As more Canadians are choosing to spend greater time abroad, it has become increasingly common for estates to include foreign-based assets upon death. This shift may be, in part, the result of the rising popularity of maintaining secondary residences in warmer climates for a welcome alternative to our harsh Canadian winters. Other changing dynamics, such as the increased frequency with which we see Canadians taking on jobs overseas or marrying abroad, may also play a role. From an estate law perspective, foreign-based assets can give rise to estate administration issues that are best addressed as part of an estate plan created in consultation with professional advisors.

One type of foreign asset that is particularly common is Florida (or other U.S.) based property. For those who are considering entering the realm of international real estate, there are several  important considerations that should be kept in mind. For instance, although factors such as strong or weak currency, relatively low property prices, and government incentives, may influence the decision to purchase property abroad, it is wise not to allow oneself to become overwhelmed by these variables and inadvertently acquire property that will result in significant complications in implementing an estate plan.

At the end of the day, while long-term strategy is crucial, you also need to carefully consider what your intentions are with respect to property, whether situated in Canada or abroad. For example, the type of property you select and the way the purchase is structured can vary significantly, depending on whether you are acquiring a recreational property to be enjoyed  seasonally or an investment property designed to provide long-term revenue. As no two cases will be the same, obtaining advice that is specific to your unique circumstances, in order to ensure that purchasing decisions are made in a manner that is applicable, is recommended.

Ownership structure remains one of the biggest concerns in holding U.S. real estate today. This is because of the tax implications to which various arrangements can give rise. Some of the  most common options include ownership through a Canadian trust, corporation, partnership, or joint ownership. Each of these options has various advantages and disadvantages, which will vary depending on each specific situation.

It is also important to remember that international property may not be subject to a Canadian will. Generally, real property is governed by the laws of the jurisdiction in which the property is situated. Accordingly, the use of a foreign “situs” will that meets the requirements of the applicable jurisdiction, may need to be considered. However, there are potential consequences in using a “situs” will, such as the inadvertent revocation of other wills, which should be dealt with carefully.

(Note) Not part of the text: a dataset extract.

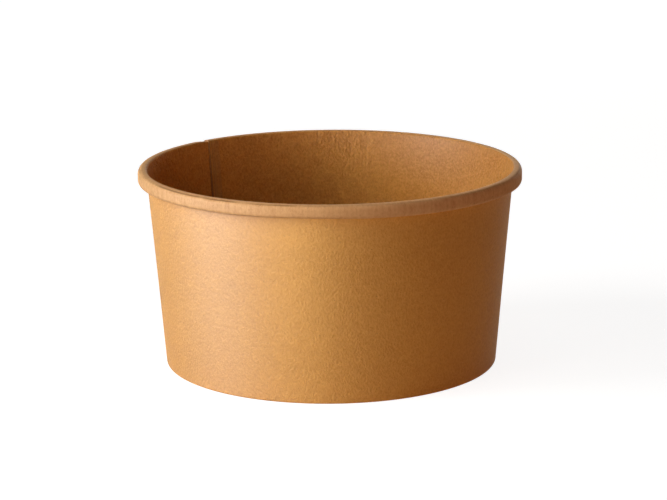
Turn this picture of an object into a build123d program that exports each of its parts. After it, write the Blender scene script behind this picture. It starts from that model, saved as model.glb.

Sometimes, despite best efforts to structure foreign assets in an advantageous manner, circumstances change and frustrate the efficacy of these arrangements. For example, legislation is by no means static and, therefore, can change to create new concerns or potential consequences over time. Tax legislation, in particular, can be extremely complex. Even minor amendments can wreak havoc on the most diligently made plans. The best way to minimize tax consequences in the context of tax rules that are subject to change is to ensure that professional advice is obtained with respect to foreign assets on an ongoing basis. Periodically re-visiting your estate plan is always an opportune moment to consider any recent changes and their possible ramifications regarding foreign assets.

The Canada Revenue Agency (“CRA”) has updated its practices in recognition of the increase in foreign-based assets being held by Canadians. The CRA has become much tougher on estates in recent years, especially those including assets located in other jurisdictions.